Eventually, my dlltool patch fixed the napi_create_double bug! I reverted all my debugging changes to the quick-lint-js extension and tried again. The original bug was gone. Hurray!

__tailMerge_node_napi_lib:
  // save volatile registers
  sub    $0x48,%rsp







  mov    %rcx,0x40(%rsp)
  mov    %rdx,0x38(%rsp)
  mov    %r8,0x30(%rsp)
  mov    %r9,0x28(%rsp)
  mov    %rax,%rdx
  lea    .text$2(%rip),%rcx
  call   __delayLoadHelper2
  // restore volatile registers
  mov    0x28(%rsp),%r9
  mov    0x30(%rsp),%r8
  mov    0x38(%rsp),%rdx
  mov    0x40(%rsp),%rcx






  sub    $0x48,%rsp
  jmp    *%rax
Original assembly generated
by an unpatched dlltool
__tailMerge_node_napi_lib:
  // save volatile registers
  sub    $0x108,%rsp
  vmovupd %ymm5,0xe8(%rsp)
  vmovupd %ymm4,0xc8(%rsp)
  vmovupd %ymm3,0xa8(%rsp)
  vmovupd %ymm2,0x88(%rsp)
  // note: ymm1 includes xmm1
  vmovupd %ymm1,0x68(%rsp)
  vmovupd %ymm0,0x48(%rsp)
  mov    %rcx,0x40(%rsp)
  mov    %rdx,0x38(%rsp)
  mov    %r8,0x30(%rsp)
  mov    %r9,0x28(%rsp)
  mov    %rax,%rdx
  lea    .text$2(%rip),%rcx
  call   __delayLoadHelper2
  // restore volatile registers
  mov    0x28(%rsp),%r9
  mov    0x30(%rsp),%r8
  mov    0x38(%rsp),%rdx
  mov    0x40(%rsp),%rcx
  vmovupd 0x48(%rsp),%ymm0
  vmovupd 0x68(%rsp),%ymm1
  vmovupd 0x88(%rsp),%ymm2
  vmovupd 0xa8(%rsp),%ymm3
  vmovupd 0xc8(%rsp),%ymm4
  vmovupd 0xe8(%rsp),%ymm5
  add    $0x108,%rsp
  jmp    *%rax
Fixed assembly generated by
my patched dlltool

Finishing up

Now that I had a proven fix in dlltool, there's a problem: How can I make quick-lint-js' CI builds use the patched dlltool? I want to avoid custom toolchains for this open-source project.

Because we fully understand the root cause, I decided to create a workaround: When initializing the extension, call napi_create_double once and ignore the result. For good measure, I did the same for other N-API functions which have double parameters:

void work_around_dlltool_bug(napi_env env) {
  // Call all napi_ functions with any double parameters.
  napi_value value;
  napi_create_double(env, 0.0, &value);
  napi_create_date(env, 0.0, &value);
}
quick-lint-js' workaround for the dlltool bug

However, this workaround only applies to quick-lint-js. What about other projects which might have the same issue? I emailed a bug report with my patch to the binutils bugs mailing list, and filed a bug in their bug tracker.
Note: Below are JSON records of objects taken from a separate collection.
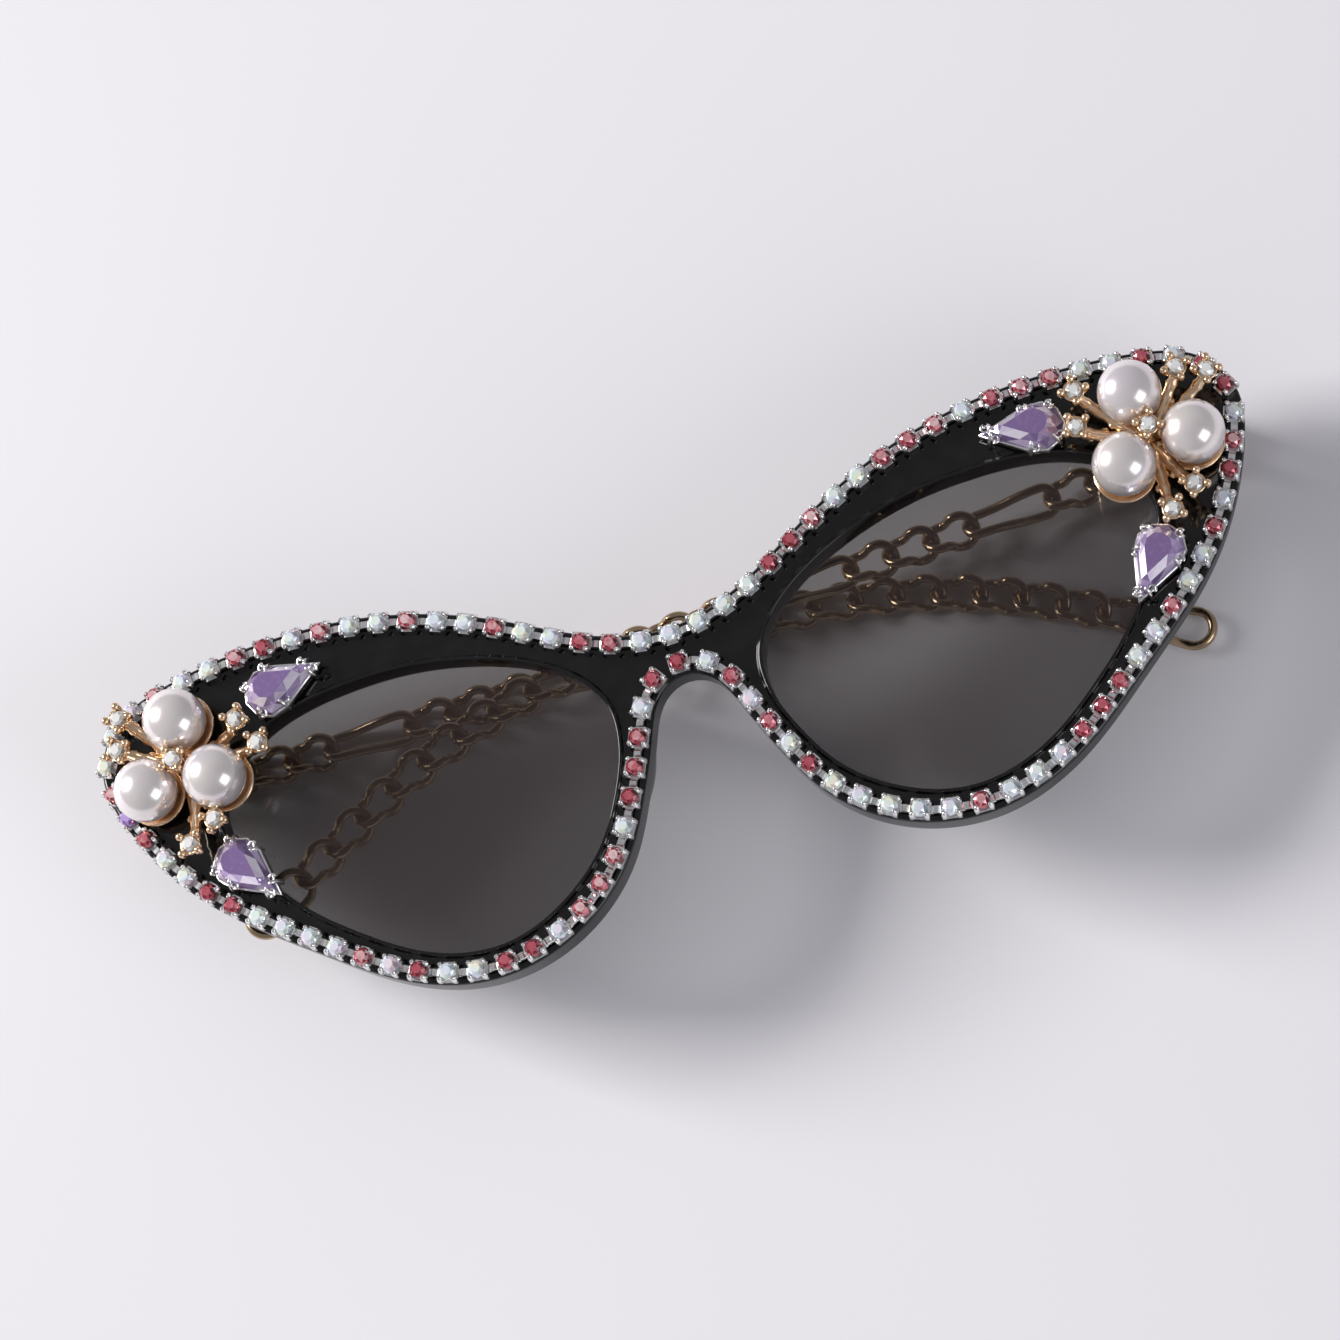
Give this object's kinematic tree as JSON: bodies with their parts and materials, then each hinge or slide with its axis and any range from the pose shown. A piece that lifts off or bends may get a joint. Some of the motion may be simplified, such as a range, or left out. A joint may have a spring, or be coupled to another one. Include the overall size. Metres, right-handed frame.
{
  "type": "cat eye sunglasses",
  "caption": "Cat eye sunglasses with a black front, crystal cup chain, pearl flower clusters, teardrop gems and folding gold chain temples.",
  "frame": {"origin": "bottom centre of the folded glasses, on the surface they lie on", "axes": "+X to the wearer's left, along the width; +Y from the lens bottoms to the brow; +Z the way the lenses face"},
  "size_m": [0.1508, 0.0524, 0.0256],
  "materials": {
    "black_acetate": "polished black",
    "smoke_lens": "grey smoke tint",
    "silver_plate": "bright silver plate",
    "gold_plate": "pale gold plate",
    "ruby_glass": "faceted ruby red",
    "aurora_glass": "faceted with an aurora coating",
    "purple_glass": "faceted purple",
    "lilac_glass": "faceted lilac",
    "clear_glass": "faceted clear",
    "pearl": "pearl lacquer"
  },
  "bodies": {
    "front": {"brow_aurora_stones": "aurora_glass", "brow_cup_chain": "silver_plate", "brow_ruby_stones": "ruby_glass", "front_frame": "black_acetate", "left_flower_casting": "gold_plate", "left_flower_stones": "clear_glass", "left_hinge_plate": "gold_plate", "left_hinge_screw": "gold_plate", "left_lens": "smoke_lens", "left_lower_drop_gem": "lilac_glass", "left_lower_drop_setting": "silver_plate", "left_pearl_1": "pearl", "left_pearl_2": "pearl", "left_pearl_3": "pearl", "left_upper_drop_gem": "lilac_glass", "left_upper_drop_setting": "silver_plate", "right_flower_casting": "gold_plate", "right_flower_stones": "clear_glass", "right_hinge_plate": "gold_plate", "right_hinge_screw": "gold_plate", "right_lens": "smoke_lens", "right_lower_drop_gem": "lilac_glass", "right_lower_drop_setting": "silver_plate", "right_pearl_1": "pearl", "right_pearl_2": "pearl", "right_pearl_3": "pearl", "right_upper_drop_gem": "lilac_glass", "right_upper_drop_setting": "silver_plate", "rim_aurora_stones": "aurora_glass", "rim_cup_chain": "silver_plate", "rim_purple_stones": "purple_glass", "rim_ruby_stones": "ruby_glass"},
    "left_temple": {"left_ear_links": "gold_plate", "left_end_loop": "gold_plate", "left_front_long_link": "gold_plate", "left_hinge_links": "gold_plate", "left_middle_links": "gold_plate", "left_rear_long_link": "gold_plate", "left_temple_root": "gold_plate"},
    "right_temple": {"right_ear_links": "gold_plate", "right_end_loop": "gold_plate", "right_front_long_link": "gold_plate", "right_hinge_links": "gold_plate", "right_middle_links": "gold_plate", "right_rear_long_link": "gold_plate", "right_temple_root": "gold_plate"}
  },
  "joints": [
    {"name": "left_temple_hinge", "type": "hinge", "parent": "front", "child": "left_temple", "pos_m": [0.069, 0.0161, 0.00169], "axis": [0, -1, 0], "range_deg": [0, 95]},
    {"name": "right_temple_hinge", "type": "hinge", "parent": "front", "child": "right_temple", "pos_m": [-0.069, 0.0161, 0.00169], "axis": [0, 1, 0], "range_deg": [0, 92]}
  ]
}
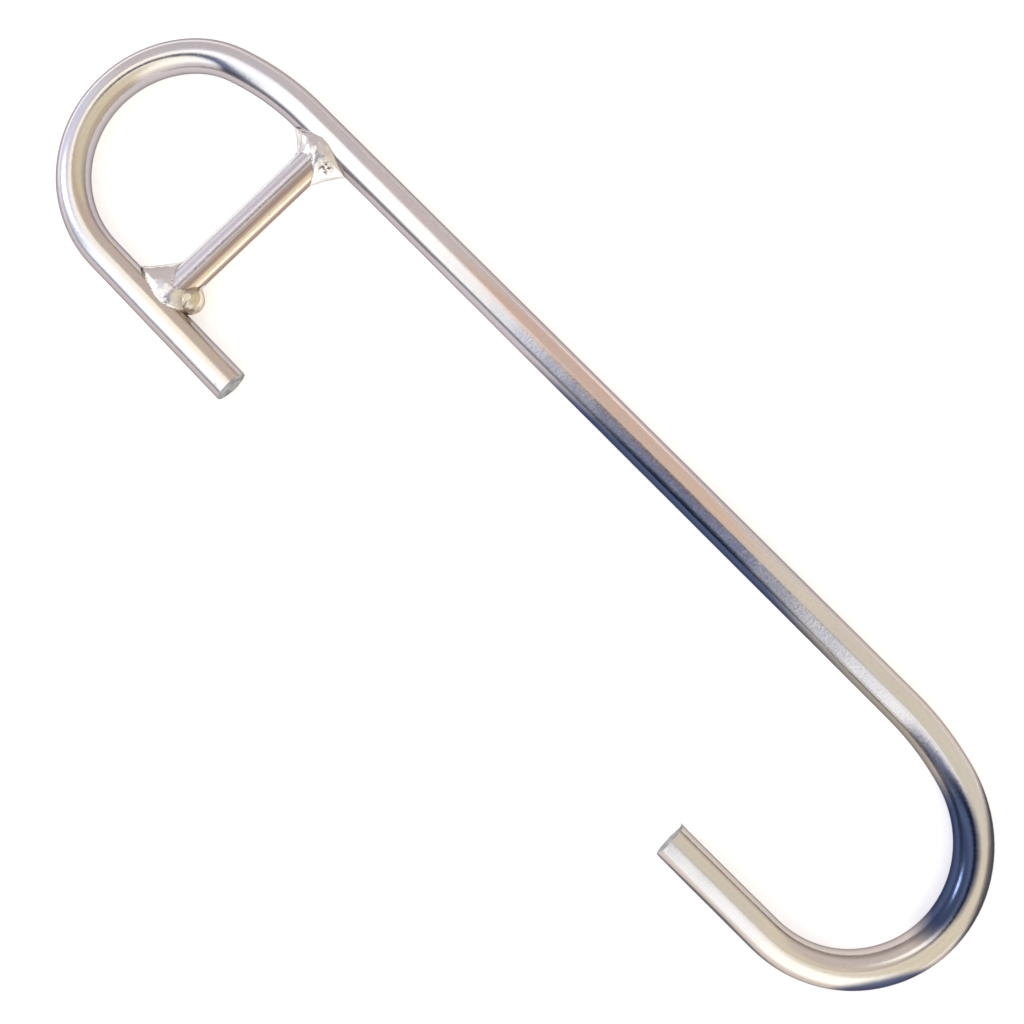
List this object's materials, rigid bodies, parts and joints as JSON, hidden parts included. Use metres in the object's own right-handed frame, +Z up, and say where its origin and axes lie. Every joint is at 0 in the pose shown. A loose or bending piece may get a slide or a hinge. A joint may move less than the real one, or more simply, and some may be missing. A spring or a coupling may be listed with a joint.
{
  "type": "piling hook",
  "caption": "Mooring piling hook of bent round steel bar: long shank, open rail hook at one end, rope eye closed by a welded cross bar at the other.",
  "frame": {"origin": "on the ground under the middle of the outline, the hook lying flat on its side", "axes": "+X along the shank from the rope eye towards the rail hook, +Z up through the bar, both bends on the -Y side of the shank"},
  "size_m": [0.3254, 0.0782, 0.01],
  "materials": {
    "bar_zinc": "bright zinc plate, clear passivated, slightly grained along the bar",
    "cross_zinc": "bright zinc plate over drawn bar, faint lengthwise streaks",
    "weld_zinc": "zinc plate over as-laid weld beads, glossy with dark crevices"
  },
  "bodies": {
    "root": {"hook_bar": "bar_zinc", "cross_bar": "cross_zinc", "shank_weld": "weld_zinc", "leg_weld": "weld_zinc"}
  },
  "joints": []
}
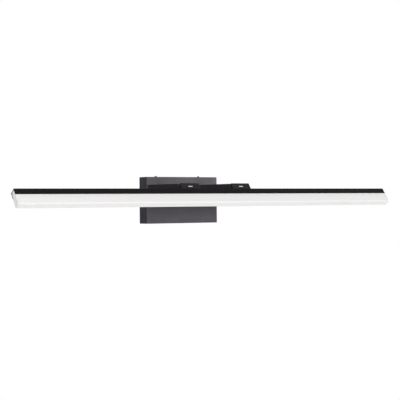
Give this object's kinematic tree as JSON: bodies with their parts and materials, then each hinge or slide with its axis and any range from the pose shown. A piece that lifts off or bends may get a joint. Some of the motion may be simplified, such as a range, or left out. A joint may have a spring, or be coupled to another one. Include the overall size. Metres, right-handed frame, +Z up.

Hopefully, the binutils developers accept my patch so others don't go through three days of debugging the issue as I did.

Conclusion

I've hit compiler bugs before, but this bug was the hardest I've squashed. Investigating and fixing it took a few days and spanned several codebases.

I'm happy I was able to live-stream the bug fixing process on Twitch and write this public post about it.

Special thanks to HPWebcamAble for reproducing the bug.